Por José Joaquín Beeme
¿Qué me lleva tras los pasos, desesperados y finales, de Caravaggio, a esas callejas de Puerto Hércules arracimadas en torno al fortín español?
Corresponsal del Pollo Urbano en Italia
Hambreó su mirada en esta Lombardía que sufro por su antropización extrema, en sus caminos y fondas de cuando era apenas campo abierto y aldeas polentonas, bruma y canales, aprendiendo jetas y gestos, sombras de taberna y arrugas torvas de fatiga. La Roma de los cardenales exquisitos y delicuescentes le abrió luego las puertas de sus palacios, también sus tugurios de espada fácil. Erró entonces por Nápoles, Malta, Siracusa, Palermo, y en todos esos lugares urgentes este Miguel Ángel sombrío (rebelde en fuga como Lotto, y como él arrancado de siglos de olvido) dejó una pieza de asombroso naturalismo que no sólo anticipa sino que atraviesa el tiempo. A mi vuelta y a su sugerencia del amigo Fredy, que enseña a amar a Dante y Monteverdi en la Mary Washington de Virginia, devoro la serie documental que Tomaso Montanari ha dedicado en la RAI al maldito milanés, pegada casi a su aliento perdulario, a ese aroma canalla que embrujó a Jarman. La verdad de los cuerpos, la carnalidad de la vida horra de trascendencia, incluso la comparecencia principal del animal de fraterna mirada, están en esta indagación desmitificadora, y quizá por eso más fascinante, del lado de la historia crítica del arte. Me acuerdo de los riberescos Pablo y Pedro en Santa Maria del Popolo, adonde los compadres de la Academia de España iban a arrobarse, distantes años luz de aquella tenebrosa maestría, y hasta en mi pueblo hay un mural con el manoseado muchacho del cesto de frutas (original en la Galería Borghese), obra de un grafitero que ha hecho del Merisi su especialidad llenando hastiales y pilastras de puentes.
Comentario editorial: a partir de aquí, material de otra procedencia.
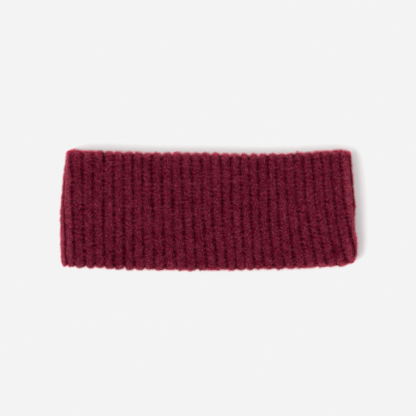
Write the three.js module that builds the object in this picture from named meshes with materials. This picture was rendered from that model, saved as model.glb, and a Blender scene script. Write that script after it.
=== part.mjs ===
// A baby headband: a tube of chunky one-by-one rib knit that lies flat in two layers.
// Millimetres. +X runs along the band, +Y from its lower edge to its upper edge, +Z up.
// The band lies on z = 0, and the origin is under the middle of its box.
import * as THREE from 'three';

// The knitted wall
const RIBS = 60; // ribs all the way round the tube
const WALL = 3.8; // thickness from the crest of the outside ribs to the crest of the inside ribs
const GROOVE_DEPTH = 1.3; // the same on both faces
const EDGE_SCALLOP = 0.8; // how far a rib's end stands past the groove beside it

// The tube as it lies: two flat layers joined by a bend at each end
const LAYER_GAP = 4.5; // clear height between the layers, half-way along
const FOLD_RADIUS = 4.5; // of the bends, at mid-wall
const SETTLE_LENGTH = 34; // the upper layer comes down from the bends over this length

// The long edges, which curve a little, like a smile: y at some x
const LONG_EDGES = [
  { x: -92, upper: 38.9, lower: -36.1 },
  { x: -60, upper: 37.4, lower: -37.7 },
  { x: -30, upper: 36.8, lower: -38.3 },
  { x: 0, upper: 36.4, lower: -38.5 },
  { x: 30, upper: 35.9, lower: -37.9 },
  { x: 60, upper: 36.9, lower: -36.9 },
  { x: 92, upper: 38.9, lower: -34.9 },
];

// The short ends. across goes from 0 at the upper edge to 1 at the lower edge, left and right are
// the x of the folds there, and wall is the share of the wall's thickness, rounded off at the edges.
const OUTLINE = [
  { across: 0.0, left: -91.3, right: 90.8, wall: 0.55 },
  { across: 0.025, left: -91.5, right: 91.0, wall: 0.92 },
  { across: 0.12, left: -92.2, right: 91.5, wall: 1 },
  { across: 0.32, left: -93.5, right: 92.6, wall: 1 },
  { across: 0.52, left: -94.6, right: 93.8, wall: 1 },
  { across: 0.72, left: -94.6, right: 94.3, wall: 1 },
  { across: 0.86, left: -94.6, right: 95.0, wall: 1 },
  { across: 0.975, left: -94.2, right: 94.1, wall: 0.92 },
  { across: 1.0, left: -94.1, right: 93.8, wall: 0.55 },
];

// The four corners are rounded: the edge turns in over a length along x, by a depth along y.
const CORNERS = {
  upperLeft: { length: 5, depth: 5 },
  upperRight: { length: 6, depth: 4.5 },
  lowerLeft: { length: 5, depth: 2.5 },
  lowerRight: { length: 10, depth: 5.5 },
};

// Where some of the grooves of the upper layer run, along the surface from mid-length:
// x at the upper edge and at the lower edge. Those near the right fold lean towards it.
const FRONT_GROOVES = [
  { groove: 0, upper: -87.3, lower: -85.0 },
  { groove: 4, upper: -60.4, lower: -60.3 },
  { groove: 8, upper: -36.3, lower: -34.4 },
  { groove: 12, upper: -11.1, lower: -7.3 },
  { groove: 16, upper: 13.9, lower: 17.7 },
  { groove: 20, upper: 37.2, lower: 41.8 },
  { groove: 24, upper: 59.8, lower: 69.2 },
  { groove: 28, upper: 83.4, lower: 94.6 },
];
const LAST_FRONT_GROOVE = 28;

// One rib, from groove to groove: along is the share of its width, rise of the groove's depth.
// The crest is flat, where the rib is pressed on the table.
const OUTSIDE_RIB = [
  { along: 0.0, rise: 0.0 },
  { along: 0.15, rise: 0.68 },
  { along: 0.35, rise: 1.0 },
  { along: 0.65, rise: 1.0 },
  { along: 0.85, rise: 0.68 },
];
// An inside rib has its crest behind the outside groove.
const INSIDE_RIB = [
  { along: 0.0, rise: 1.0 },
  { along: 0.25, rise: 0.65 },
  { along: 0.5, rise: 0.0 },
  { along: 0.75, rise: 0.65 },
];

const WOOL_COLOUR = 0x621629;

// Sizes that follow
const BEND_TOP = WALL / 2 + 2 * FOLD_RADIUS; // mid-wall height of the upper layer at the bends
const SAG = BEND_TOP - (WALL + LAYER_GAP + WALL / 2);

// A smooth curve through the rows of a table, column against key
function through(rows, key, column, at) {
  const last = rows.length - 1;
  let i = 0;
  while (i < last - 1 && rows[i + 1][key] < at) i += 1;
  const slope = (a, b) => (rows[b][column] - rows[a][column]) / (rows[b][key] - rows[a][key]);
  const before = slope(Math.max(i - 1, 0), Math.min(i + 1, last));
  const after = slope(i, Math.min(i + 2, last));
  const span = rows[i + 1][key] - rows[i][key];
  const t = (at - rows[i][key]) / span;
  const [t2, t3] = [t * t, t * t * t];
  return (
    rows[i][column] * (2 * t3 - 3 * t2 + 1)
    + before * span * (t3 - 2 * t2 + t)
    + rows[i + 1][column] * (3 * t2 - 2 * t3)
    + after * span * (t3 - t2)
  );
}

// The upper layer's ribs lean more and more towards the lower edge.
function leanShare(across) {
  return 0.5 * across + 0.5 * across ** 3;
}

// The mid-wall line of the tube at one row of the outline
function section({ left, right }) {
  const leftBend = left + WALL / 2 + FOLD_RADIUS;
  const rightBend = right - WALL / 2 - FOLD_RADIUS;
  const flat = rightBend - leftBend;
  const bend = Math.PI * FOLD_RADIUS;
  return { leftBend, rightBend, flat, bend, girth: 2 * (flat + bend) };
}

// The point of that line at arc, which is x on the upper layer and goes on round the right fold,
// back along the lower layer and round the left fold, and the direction out of the tube there
function pointAt(line, arc) {
  const middle = WALL / 2 + FOLD_RADIUS;
  let s = arc;
  if (s < line.leftBend) s += line.girth;
  if (s >= line.leftBend + line.girth) s -= line.girth;
  if (s <= line.rightBend) {
    const fromBend = Math.min(s - line.leftBend, line.rightBend - s);
    const sag = SAG * THREE.MathUtils.smoothstep(fromBend, 0, SETTLE_LENGTH);
    return { x: s, z: BEND_TOP - sag, outX: 0, outZ: 1 };
  }
  s -= line.rightBend;
  if (s < line.bend) {
    const turn = s / FOLD_RADIUS;
    const [outX, outZ] = [Math.sin(turn), Math.cos(turn)];
    return { x: line.rightBend + FOLD_RADIUS * outX, z: middle + FOLD_RADIUS * outZ, outX, outZ };
  }
  s -= line.bend;
  if (s <= line.flat) return { x: line.rightBend - s, z: WALL / 2, outX: 0, outZ: -1 };
  const turn = (s - line.flat) / FOLD_RADIUS;
  const [outX, outZ] = [-Math.sin(turn), -Math.cos(turn)];
  return { x: line.leftBend + FOLD_RADIUS * outX, z: middle + FOLD_RADIUS * outZ, outX, outZ };
}

// Where a rib runs at one row: those of the upper layer by the table, the others evenly spaced
function ribArc(rib, across, girth) {
  const edgeToEdge = (groove) => {
    const upper = through(FRONT_GROOVES, 'groove', 'upper', groove);
    const lower = through(FRONT_GROOVES, 'groove', 'lower', groove);
    return upper + (lower - upper) * leanShare(across);
  };
  if (rib <= LAST_FRONT_GROOVE) return edgeToEdge(rib);
  const start = edgeToEdge(LAST_FRONT_GROOVE);
  const end = edgeToEdge(0) + girth;
  return start + ((end - start) * (rib - LAST_FRONT_GROOVE)) / (RIBS - LAST_FRONT_GROOVE);
}

// How far a rounded corner takes the edge in, at a distance from the end of the band
function cornerInset({ length, depth }, fromEnd) {
  const share = THREE.MathUtils.clamp(1 - fromEnd / length, 0, 1);
  return depth * (1 - Math.sqrt(1 - share * share));
}

// The y of a point of the wall, between the upper and the lower edge
function crossPlace(x, across, rise) {
  const scallop = EDGE_SCALLOP * (1 - rise);
  const [top, bottom] = [OUTLINE[0], OUTLINE.at(-1)];
  const upperInset = cornerInset(CORNERS.upperLeft, x - top.left)
    + cornerInset(CORNERS.upperRight, top.right - x);
  const lowerInset = cornerInset(CORNERS.lowerLeft, x - bottom.left)
    + cornerInset(CORNERS.lowerRight, bottom.right - x);
  const upper = through(LONG_EDGES, 'x', 'upper', x) - scallop - upperInset;
  const lower = through(LONG_EDGES, 'x', 'lower', x) + scallop + lowerInset;
  return THREE.MathUtils.lerp(upper, lower, across);
}

// One face of the wall, side 1 outside or -1 inside: a ring of points for each row of the outline
function faceOfWall(profile, side) {
  const ribs = Array.from({ length: RIBS }, (_, i) => i);
  const steps = ribs.flatMap((i) => profile.map(({ along, rise }) => ({ rib: i + along, rise })));
  const rings = OUTLINE.map((row) => {
    const line = section(row);
    return steps.map(({ rib, rise }) => {
      const at = pointAt(line, ribArc(rib, row.across, line.girth));
      const off = side * row.wall * (WALL / 2 - GROOVE_DEPTH * (1 - rise));
      const x = at.x + at.outX * off;
      return [x, crossPlace(x, row.across, rise), at.z + at.outZ * off];
    });
  });
  return { rings, ribOf: steps.map(({ rib }) => rib) };
}

// Triangles between two rings that go the same way round, stepping on whichever is behind
function joinRings(a, b, ribOfA, ribOfB, faces) {
  let [i, j] = [0, 0];
  const [n, m] = [a.length, b.length];
  while (i < n || j < m) {
    const nextA = i < n ? (i + 1 < n ? ribOfA[i + 1] : RIBS) : Infinity;
    const nextB = j < m ? (j + 1 < m ? ribOfB[j + 1] : RIBS) : Infinity;
    if (nextA <= nextB) {
      faces.push(a[i % n], b[j % m], a[(i + 1) % n]);
      i += 1;
    } else {
      faces.push(a[i % n], b[j % m], b[(j + 1) % m]);
      j += 1;
    }
  }
}

function bandGeometry() {
  const outside = faceOfWall(OUTSIDE_RIB, 1);
  const inside = faceOfWall(INSIDE_RIB, -1);
  const points = [...outside.rings.flat(), ...inside.rings.flat()];
  const index = (count, first) => OUTLINE.map((_, row) => (
    Array.from({ length: count }, (__, i) => first + row * count + i)
  ));
  const outer = index(outside.ribOf.length, 0);
  const inner = index(inside.ribOf.length, outside.rings.flat().length);
  const faces = [];
  for (let row = 0; row + 1 < OUTLINE.length; row += 1) {
    joinRings(outer[row], outer[row + 1], outside.ribOf, outside.ribOf, faces);
    joinRings(inner[row + 1], inner[row], inside.ribOf, inside.ribOf, faces);
  }
  joinRings(inner[0], outer[0], inside.ribOf, outside.ribOf, faces);
  joinRings(outer.at(-1), inner.at(-1), outside.ribOf, inside.ribOf, faces);
  const geometry = new THREE.BufferGeometry();
  geometry.setAttribute('position', new THREE.Float32BufferAttribute(points.flat(), 3));
  geometry.setIndex(faces);
  geometry.computeBoundingBox();
  const middle = geometry.boundingBox.getCenter(new THREE.Vector3());
  geometry.translate(-middle.x, -middle.y, -geometry.boundingBox.min.z);
  geometry.computeVertexNormals();
  return geometry;
}

const wool = new THREE.MeshStandardMaterial({ color: WOOL_COLOUR, roughness: 0.95, metalness: 0 });
const band = new THREE.Mesh(bandGeometry(), wool);
band.name = 'rib_knit_band';

const headband = new THREE.Group();
headband.add(band);

export default headband;
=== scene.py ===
# A baby headband: a tube of chunky one-by-one rib knit in brushed wool, lying flat in two layers.
# Metres. +X runs along the band, +Y from its lower edge to its upper edge, +Z up from the floor.
import math

import bpy
import numpy as np
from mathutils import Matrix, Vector


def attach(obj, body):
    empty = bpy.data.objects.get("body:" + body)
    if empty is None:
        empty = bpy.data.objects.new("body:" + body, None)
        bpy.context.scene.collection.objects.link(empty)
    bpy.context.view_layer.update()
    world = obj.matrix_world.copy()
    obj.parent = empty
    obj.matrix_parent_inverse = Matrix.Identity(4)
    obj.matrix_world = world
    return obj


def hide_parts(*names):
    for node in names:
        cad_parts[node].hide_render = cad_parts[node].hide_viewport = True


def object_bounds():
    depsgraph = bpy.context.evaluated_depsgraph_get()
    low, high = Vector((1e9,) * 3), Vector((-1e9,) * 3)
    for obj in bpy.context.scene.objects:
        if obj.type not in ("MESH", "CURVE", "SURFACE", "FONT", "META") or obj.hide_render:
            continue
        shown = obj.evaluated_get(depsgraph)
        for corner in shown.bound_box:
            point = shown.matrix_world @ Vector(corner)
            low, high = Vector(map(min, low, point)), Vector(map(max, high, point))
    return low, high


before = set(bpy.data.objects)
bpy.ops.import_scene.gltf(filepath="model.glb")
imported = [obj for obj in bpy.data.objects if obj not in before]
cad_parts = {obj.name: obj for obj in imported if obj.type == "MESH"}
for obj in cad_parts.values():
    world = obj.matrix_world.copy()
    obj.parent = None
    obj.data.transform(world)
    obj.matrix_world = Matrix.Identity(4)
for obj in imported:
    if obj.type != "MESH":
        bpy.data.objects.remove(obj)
cad_low, cad_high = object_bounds()

MM = 0.001

# The knitted wall
RIBS = 60  # all the way round the tube
WALL = 3.8 * MM  # thickness from the outside of the fuzz to the crests of the inside ribs
NAP = 0.3 * MM  # how much of that is fuzz over the outside ribs
FLOOR_NAP = 0.1 * MM  # the same where the band lies on the floor
GROOVE_DEPTH = 2.05 * MM  # between two outside ribs
INSIDE_GROOVE_DEPTH = 1.3 * MM
RIB_BLUNTNESS = 0.85  # 0.5 gives half a circle or ellipse, 1 a sharper crest

# The ribs' ends along the long edges
EDGE_SCALLOP = (1.3 * MM, 1.6 * MM)  # how far a rib's upper and lower end stand past the groove
UNEVEN_SCALLOP = 0.55  # as a share of that, from one groove to another
UNEVEN_ENDS = 0.4 * MM  # how far the ribs' ends stand out of line
UNDER_SET_BACK = 0.35 * MM  # of the under layer from the other's lower edge
EDGE_FRAY = 0.35 * MM  # small waves along the long edges
EDGES_APART = 9.0  # rows between the random values of the two edges' waves
RIGHT_END = (45 * MM, 75 * MM)  # from x to x the lower edge gets smoother and gets more painted glow
SMOOTHER_END = 0.5  # share of the scallops' depth that is missing beyond that

# Painted shading of the wool: 0 is painted shade deep in a groove, 1 a crest, and more is painted glow
# standing in for light coming through it
PAINTED_SHADE_DEPTH = 1.5 * MM  # wool this far below the ribs' crests has 0, full painted shade
INSIDE_PAINTED_SHADING = 0.3  # on the crests of the inside ribs, so the inside is painted in shade
RIM_GLOW_DEPTH = 1.6 * MM  # painted glow, standing for light coming through the wool, lies this near to an edge
UPPER_RIM_GLOW = 1.15  # how much painted glow that adds on a crest at the upper edge
LOWER_RIM_GLOW = 0.9  # and at the lower edge
RIM_GLOW_AT_END = 0.6  # share of painted glow that is added to the last beyond the right end's stretch
RIM_GLOW_IN_GROOVE = 0.1  # share of all this painted glow that is left in a groove
FOLD_GLOW = {"left": 1.1, "right": 0.9}  # painted glow added where the wool turns down at the folds
FOLD_SHOULDER = (0.45, 1.0)  # from which tilt to which, in radians, that grows
FOLD_SIDE = (1.1, 1.5)  # and from which to which it shrinks again on the outer side
SIDE_SHARE = 0.2  # to this share, which also holds for the lower half of a fold
SOFT_OPEN = {"left": 0.33, "right": 0.42}  # painted glow added on the crests of the ribs beside the folds
SOFT_REACH = (-0.8 * MM, 1.8 * MM)  # from where on a bend to where on the flat that fades out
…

Pero sólo rodeando la península Argentaria, cruzando una y otra vez los tómbolos que cortan la laguna de Orbetello, caminando como Cristo por las someras aguas de la playa Feniglia, entra uno en el espíritu de aquel artista ingobernable que, con el terror del perseguido, puesto precio a su cabeza (las representó cercenadas, a veces posando él mismo, de modo obsesivo), vino aquí a echar su último aliento.